The signal failure meant trains on Line 10 were being directed via phone by subway staff instead of electronic signals and thus were running at lower speeds, Shanghai Shentong Metro Group said in a statement. That line opened last year and is one of the city's newest.
At least 271 people were hurt, none seriously, said Xu Jiangguang, head of the city's health bureau. Some of the injured were carried away on stretchers, however, and 30 were being kept overnight for observation.
"This is the darkest day ever for the Shanghai subway. Regardless of the cause or responsibility, we are stricken with remorse for having caused our passengers injury and losses," the company said in an apology posted on its blog. "We want to deeply, deeply apologize."
The signal system is a product of Casco Signal Ltd., a joint venture of China Railway Signal and Communication Corp. and Alstom, which reportedly supplies signal systems to a number of subways in Chinese cities including Beijing, Shanghai, Tianjin and Shenzhen.
Casco was blamed for a subway train crash in Shanghai in 2009, and it was the supplier of a centralized traffic control system for a railway in east China's Zhejiang Province where two bullet trains crashed on July 23, killing 40 people and injuring 177.
That accident exposed festering resentments over the huge costs of the country's massive buildup of its rail system, especially its high-speed lines.
Authorities have not yet disclosed the results of an investigation into the cause of that accident, though state media cited experts as saying signaling equipment was a key factor.
In Tuesday's accident, the trains were relatively crowded when they crashed at midafternoon. Photos posted online by passengers showed some of the injured covered in blood and crouching or lying on the floor of the train.
Firefighters helped evacuate the approximately 500 passengers on the trains, taking them out through emergency exits and walking them through the subway tunnel.
The crash snarled downtown traffic as police blocked roads to clear the way for ambulances, and hundreds of gawkers gathered to watch as passengers were escorted from the subway.
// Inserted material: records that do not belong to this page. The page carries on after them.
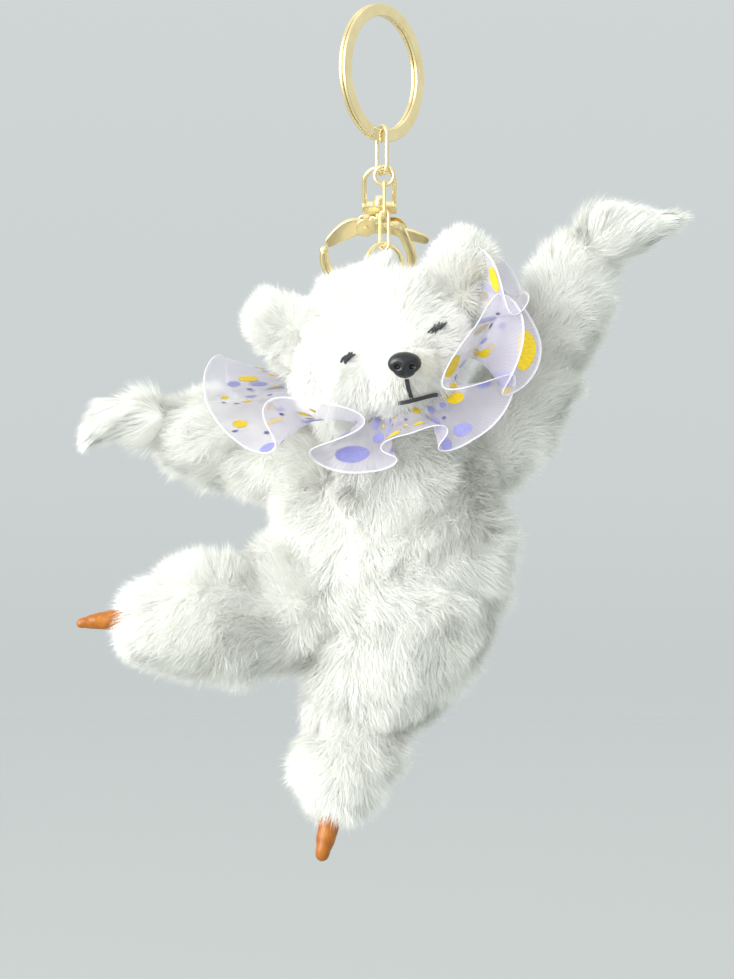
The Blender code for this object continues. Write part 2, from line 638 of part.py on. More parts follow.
def collar():
    """A flared band about the neck, with its gathering thread in the crease at the inner edge."""
    around, across = 36, 3
    bm = bmesh.new()
    sheet = []
    for k in range(around):
        angle = 2 * math.pi * k / around
        sheet.append([bm.verts.new(metres(collar_point(
            angle, COLLAR_INNER_R + (COLLAR_OUTER_R - COLLAR_INNER_R) * c / across, 0)))
            for c in range(across + 1)])
    for k in range(around):
        here, there = sheet[k], sheet[(k + 1) % around]
        for c in range(across):
            bm.faces.new((here[c], here[c + 1], there[c + 1], there[c]))
    mesh = bpy.data.meshes.new("collar")
    bm.to_mesh(mesh)
    bm.free()
    ribbon = add_object("collar_ribbon", mesh, material("ribbon_organza", RIBBON_LILAC, 0.6))
    thick = ribbon.modifiers.new("thickness", "SOLIDIFY")
    thick.thickness = COLLAR_THICK * MM
    thick.offset = 0
    thread = [collar_point(2 * math.pi * k / 40, COLLAR_INNER_R - 0.75, 0) for k in range(40)]
    add_object("collar_thread", curve_data(thread, 0.3, closed=True, resolution=0),
               material("collar_thread", RIBBON_LILAC, 0.8))


def toe(name, stations, skin):
    add_object(name, soft_form(stations, 0, 10), material(name + "_leather", TOE_ORANGE, 0.35))
    cut(skin, name + "_seat", soft_form(stations, -GAP, 10))


def paws():
    """Each paw is hollowed at its root to turn about the round end of its arm."""
    for name, stations, arm in (("paw_right", PAW_RIGHT, ARM_RIGHT), ("paw_left", PAW_LEFT, ARM_LEFT)):
        paw = add_object(name, soft_form(stations, 0, 10), fur(name))
        wrist = arm[-1]
        cut(paw, name + "_root", sphere_mesh((wrist[3] + SOCKET_GAP,) * 3), moved(wrist[:3]))


def build():
    key_ring()
    ring_link()
    head_hang = chain()
    frame = clasp_frame()
    bail(frame)
    post(frame)
    clasp_body(frame)
    clasp_gate(frame)
    ears(head(head_hang))
    face_stitches()
    collar()
    torso()
    limb("arm_right", ARM_RIGHT, "arm_wire_right", 3)
    limb("arm_left", ARM_LEFT, "arm_wire_left", 3)
    leg_right = limb("leg_right", LEG_RIGHT, "leg_wire_right", 3)
    leg_left = limb("leg_left", LEG_LEFT, "leg_wire_left", 3)
    paws()
    toe("toe_right", TOE_RIGHT, leg_right)
    toe("toe_left", TOE_LEFT, leg_left)


clear_scene()
PARTS = new_collection("plush_bear_keychain")
CUTTERS = new_collection("cutters")
build()
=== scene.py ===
"""Looks for the plush bear keychain: fur, ruffled ribbon, gold hardware, light and camera.

Shapes are worked out in millimetres in the row frame and turned into metres when meshes are made.
Left and right are the bear's own, so its left side is at +X.
"""
import math

import bmesh
import bpy
import numpy as np
from mathutils import Matrix, Vector, bvhtree, kdtree


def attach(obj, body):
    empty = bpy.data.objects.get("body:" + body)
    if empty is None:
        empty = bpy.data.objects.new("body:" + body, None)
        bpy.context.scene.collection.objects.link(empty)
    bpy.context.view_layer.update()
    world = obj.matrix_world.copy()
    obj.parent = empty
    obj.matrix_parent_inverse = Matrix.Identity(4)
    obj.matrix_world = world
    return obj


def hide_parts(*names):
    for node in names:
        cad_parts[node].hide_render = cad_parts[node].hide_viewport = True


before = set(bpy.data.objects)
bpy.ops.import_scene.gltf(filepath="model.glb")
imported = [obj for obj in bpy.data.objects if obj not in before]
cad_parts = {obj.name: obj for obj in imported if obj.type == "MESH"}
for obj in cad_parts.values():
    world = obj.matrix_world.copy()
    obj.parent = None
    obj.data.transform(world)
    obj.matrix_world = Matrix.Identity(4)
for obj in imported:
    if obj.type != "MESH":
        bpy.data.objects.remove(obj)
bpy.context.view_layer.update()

MM = 0.001

# ------------------------------------------------------------------ sizes, as in the solid model

RING_INNER_R, RING_OUTER_R, RING_STRIP = 12.3, 15.0, 0.85
RING_TURN = math.radians(-35.4)
RING_SPLIT_HALF = math.radians(8)
LINK_WIRE_R, LINK_BEND_R, LINK_TURN = 0.475, 2.125, math.radians(-59.6)
LINK_TOP, LINK_BOTTOM = (0, 0, -25.95), -34.22
CLASP_PIVOT, CLASP_LEAN = (-0.56, 0.96, -34.0), math.radians(30)
BAIL_WIRE_R, BAIL_BEND_R, BAIL_ARCH_TOP = 0.55, 3.3, 1.3
BAIL_BAR_Z, BAIL_BAR_H, BAIL_BAR_D = -8.2, 2.1, 2.4
POST_R = 0.8
GATE_PIVOT = (-2.9, 0, -12.5)
CHAIN_RING_R, CHAIN_RING_WIRE_R, CHAIN_TOP = 2.05, 0.45, (0.5, -0.84, -33.87)
CHAIN_WIRE_R, CHAIN_BEND_R = 0.38, 1.12
UPPER_LINK_BOTTOM, LOWER_LINK_BOTTOM, LOWER_LINK_TURN = -43.5, -50.7, math.radians(-35)
HEAD_RING_R, HEAD_RING_WIRE_R, HEAD_RING_TURN = 4.35, 0.55, math.radians(28)
GAP = 0.3

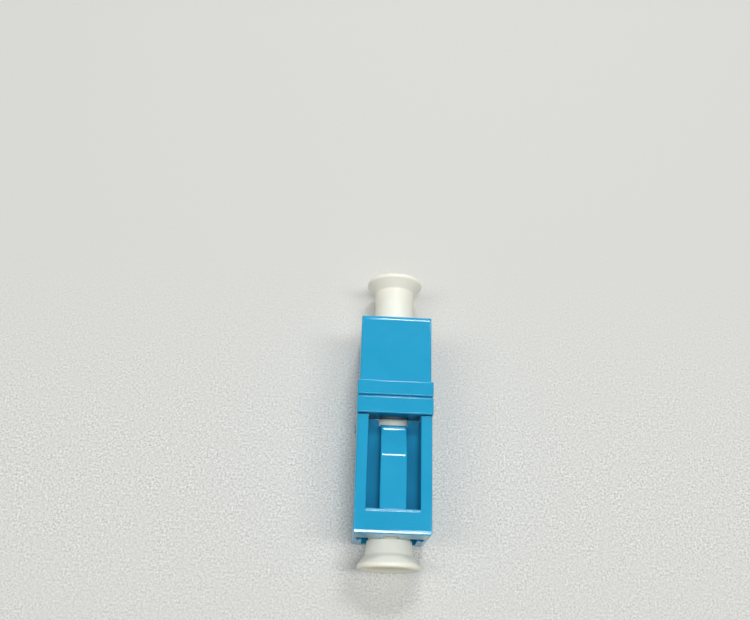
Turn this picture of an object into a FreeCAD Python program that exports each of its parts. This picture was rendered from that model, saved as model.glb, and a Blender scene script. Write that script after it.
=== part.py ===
import FreeCAD, Part
import math
import os

# Simplex fibre adapter with two dust caps, in millimetres.
# Frame: the fibre axis lies along Y, the long housing reaches towards -Y, the latch side faces +Z,
# and the origin is on the underside, below the middle of the length.

V = FreeCAD.Vector

# ---- outer form of the two welded housings ----
front_reach = 12.0            # optical plane to the front end face
rear_reach = 12.0             # optical plane to the rear end face
front_width = 8.1
rear_width = 7.88
front_height = 9.2
rear_height = 9.15
axis_height = 3.6             # fibre axis above the underside
seam_place = 2.5              # weld seam, behind the optical plane
front_collar_length = 1.95
rear_collar_length = 1.75
collar_side_step = 0.1        # collar beyond the front housing, each side
collar_top_step = 0.35        # collar above the front housing
end_slope_length = 0.42       # the top falls gently towards each end face
end_slope_drop = 0.07
end_slope_round = 0.8         # easy bend from the flat top into that fall
end_fillet = 0.1              # round along the top edge of each end face
top_fillet = 0.2              # round along the long top edges
foot_fillet = 0.4             # round along the long bottom edges
corner_fillet = 0.22          # round down the upright end corners
collar_fillet = 0.16
seam_gap = 0.18               # open groove between the two collars, over the weld

# ---- connector port, the same at both ends ----
port_size = 4.6               # square section that takes the plug body
port_corner = 0.25
mouth_width = 5.95            # wider lead-in pocket behind the end face
mouth_depth = 1.1
mouth_floor_drop = 0.45       # lead-in below the port floor
mouth_taper = 0.5             # slope from the lead-in pocket to the port
ear_width = 7.15              # side pockets, level with the port's top
ear_height = 1.9
ear_depth = 2.2
latch_slot_width = 1.6        # channel for the raised rib of the latch
latch_slot_length = 8.9
latch_slot_round = 0.4
latch_mouth_rise = 1.5        # mouth of that channel above the port, through the end plate
latch_mouth_round = 0.3
lug_room_width = 4.4          # room behind the end plate where the latch lugs catch
lug_room_height = 0.5
lug_room_length = 3.6
end_plate_length = 2.6        # solid top plate between the end face and the window

# ---- window with the latch hood, in the top of the front housing ----
window_width = 5.68
window_depth = 2.35
window_fillet = 0.09
window_corner = 0.12
window_lip_round = 0.42       # round along the window's edge on the end plate
hood_width = 2.85
hood_drop = 0.5               # hood top below the top face
hood_roof = 0.6               # plastic between the hood top and the latch channel
hood_flat_end = 3.8           # flat top ends this far in front of the optical plane
hood_slope_end = 0.75         # the slope ends here and a short level nose follows
hood_bend = 2.0               # bend radius where the slope starts and ends
hood_nose_place = 0.27        # nose end in front of the optical plane
hood_nose_drop = 1.45         # nose top below the top face
hood_fillet = 0.18
nose_fillet = 0.26
relief_length = 0.14          # groove across the rails in front of the collar
relief_depth = 0.3
notch_width = 3.2             # opening beside the nose that bares the sleeve holder
notch_under_collar = 0.5
notch_arch_height = 0.75      # height of the notch mouth in the window's end wall
notch_depth = 0.78            # notch below the top of the holder's disc
ledge_rise = 0.2              # arched ledge above the seat of the disc

# ---- sleeve holder and sleeve ----
disc_radius = 2.6
disc_length = 1.2             # both halves together
disc_start = 0.0              # front face of the disc flange
disc_chamfer = 0.1            # on the outer edges of the disc
barrel_radius = 1.5
barrel_reach = 4.9            # barrel tip from the optical plane
barrel_lead = 0.18            # chamfers at the barrel tip
sleeve_length = 6.8
sleeve_outer_radius = 0.825
sleeve_bore_radius = 0.6245
sleeve_slit = 0.2
lip_radius = 0.785            # small lip that keeps the sleeve in
bulkhead_length = 1.2         # wall in front of the disc flange
spigot_wall = 0.7             # wall of the square spigot round the port

# ---- dust caps ----
cap_outer_length = 2.95       # cap beyond the end face when it is home
cap_rim_radius = 3.33
cap_rim_length = 0.45
cap_rim_round = 0.2
cap_cone_end = 1.4            # the cone reaches the waist this far from the outer end
cap_waist_radius = 2.52       # waist, from where the neck thins to its port size
cap_waist_round = 0.35
cap_dish_radius = 2.7
cap_dish_floor_radius = 2.1
cap_dish_depth = 0.3
cap_end_wall = 0.8
cap_lead = 0.25               # chamfer at the open end of the neck
rear_cap_drawn = 3.7          # the rear cap stands drawn out of its port by this much

# ---- clearances ----
disc_gap = 0.05               # disc flange in its seat, all round
spigot_gap = 0.05             # spigot in the square socket, each side
barrel_gap = 0.06             # barrel in the bulkhead hole
sleeve_gap = 0.04             # sleeve in its chamber
halves_gap = 0.02             # between faces that are pressed together
cap_neck_gap = 0.025          # cap neck in the port, each side
cap_barrel_gap = 0.1          # cap bore round the barrel
cap_home_gap = 0.4            # cap neck short of the port's end wall when the cap is home
overrun = 1.0                 # how far a cut runs past the face that it opens
near = 0.001                  # an edge this close to a plane lies in it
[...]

Shanghai, a city of 23 million, has rapidly expanded its subways in recent years and some lines have had problems with windows shattering, doors not opening properly and trains stopping suddenly or in the wrong spots along platforms.
Tuesday's was the third system failure in two months on Line 10. It is among several opened last year that were built hastily ahead of the 2010 World Expo, which brought more than 72 million visitors to the city.